Long-haul routes saw 8% growth on the 12 months to last June with the airport recording its 28th consecutive month of traffic growth in June.


Overall passenger numbers rose by 5% year-on-year as Gatwick achieved its busiest ever June with 3.8 million passengers.


Destinations contributing to long-haul growth include North Atlantic routes up 14.3% with services to the US rising by +20.6%, largely driven by Norwegian’s low-cost long-haul routes.
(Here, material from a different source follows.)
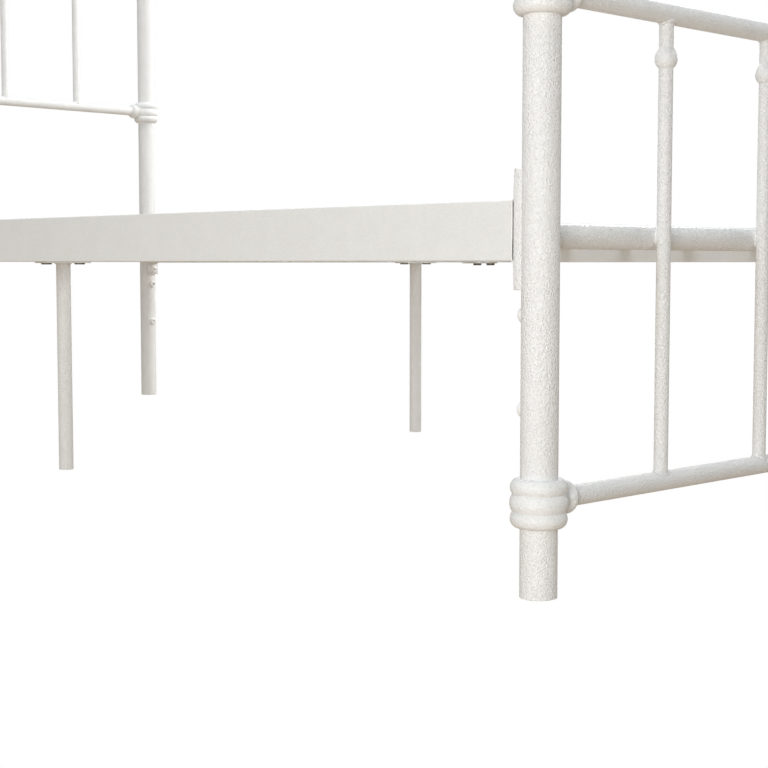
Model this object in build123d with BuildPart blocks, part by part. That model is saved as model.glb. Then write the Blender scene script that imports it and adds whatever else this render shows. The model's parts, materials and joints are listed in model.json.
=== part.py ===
# A twin-size tubular steel bed frame: two spindle panels, side rails, steel slats and a centre support.
# Millimetres. X runs along the bed with the headboard at -X, Y runs across it, Z is up.
# The origin is on the floor, in the middle of the bed.

from build123d import *
import os

os.makedirs("parts", exist_ok=True)

# Overall layout
post_span_x = 1918.0  # head posts to foot posts, centre to centre
post_span_y = 1012.0  # near posts to far posts, centre to centre
half_x = post_span_x / 2
half_y = post_span_y / 2
ends = {"head": -1, "foot": 1}
sides = {"near": -1, "far": 1}
clear = 1.0  # how far a cut runs past a face

# Posts, collars and finials
post_r = 16.0
post_wall = 1.5
collar_h = 41.0
middle_ring_h = 15.2
outer_ring_h = (collar_h - middle_ring_h) / 2
collar_drop = (1.5, -0.5)  # lower and upper collar: its middle below the rail's centre
collar_lip_r = 19.4
groove_r = 22.2
outer_ring_r = 24.2
middle_ring_r = 24.75
ring_crest_h = 6.2  # an outer ring is widest this far from its lip
post_above_collar = 9.0
finial_base_r = 17.5
finial_base_h = 3.5
finial_neck_r = 9.0
finial_ball_r = 19.0
finial_ball_z = 26.0  # ball centre above the post's top
finial_plug = 12.0

# Panels: the same spindle panel at both ends, set higher at the head
lower_rail_z = {"head": 600.5, "foot": 81.8}
panel_h = 421.2  # lower rail centre to upper rail centre
panel_rail_r = 9.0
panel_rail_wall = 1.2
panel_rail_end = 18.0  # from the post's axis
spindle_r = 6.5
spindle_wall = 1.0
spindle_count = 5
spindle_pitch = 166.0
knob_r = 10.2
knob_h = 18.0
knob_widest = 8.0  # above the knob's lower end
knob_top = 30.0  # below the upper rail's centre

# Flange ring where a panel rail enters its collar, measured from the post's axis
flange_centre = 33.0
flange_r = 14.5
flange_half_w = 5.7
neck_r = 10.6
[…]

The demand has resulted in a new Norwegian route from Gatwick to Boston from May 2016.


Caribbean and Latin America routes saw +8.1% growth with long-haul leisure destinations driving the increase, with Tobago up 79.1%, Grenada up 44.3% and Havana up 38.2%.


Further long-haul growth was seen by Middle East and Central Asia routes which rose by 9.1% year-on-year with Gulf  routes up by 11.7% due to three services a day to Dubai.


An additional 184,000 passengers used Gatwick last month compared to June 2014. Passenger growth came as the result of more air traffic movements per hour and larger aircraft being used on average across the airlines. Average load factors were consistently strong at 86.5%.


UK and Channel Islands traffic dropped by 3%, European charter was down by 0.1% while European scheduled passenger numbers rose by 6.1% and 1.9% to Ireland.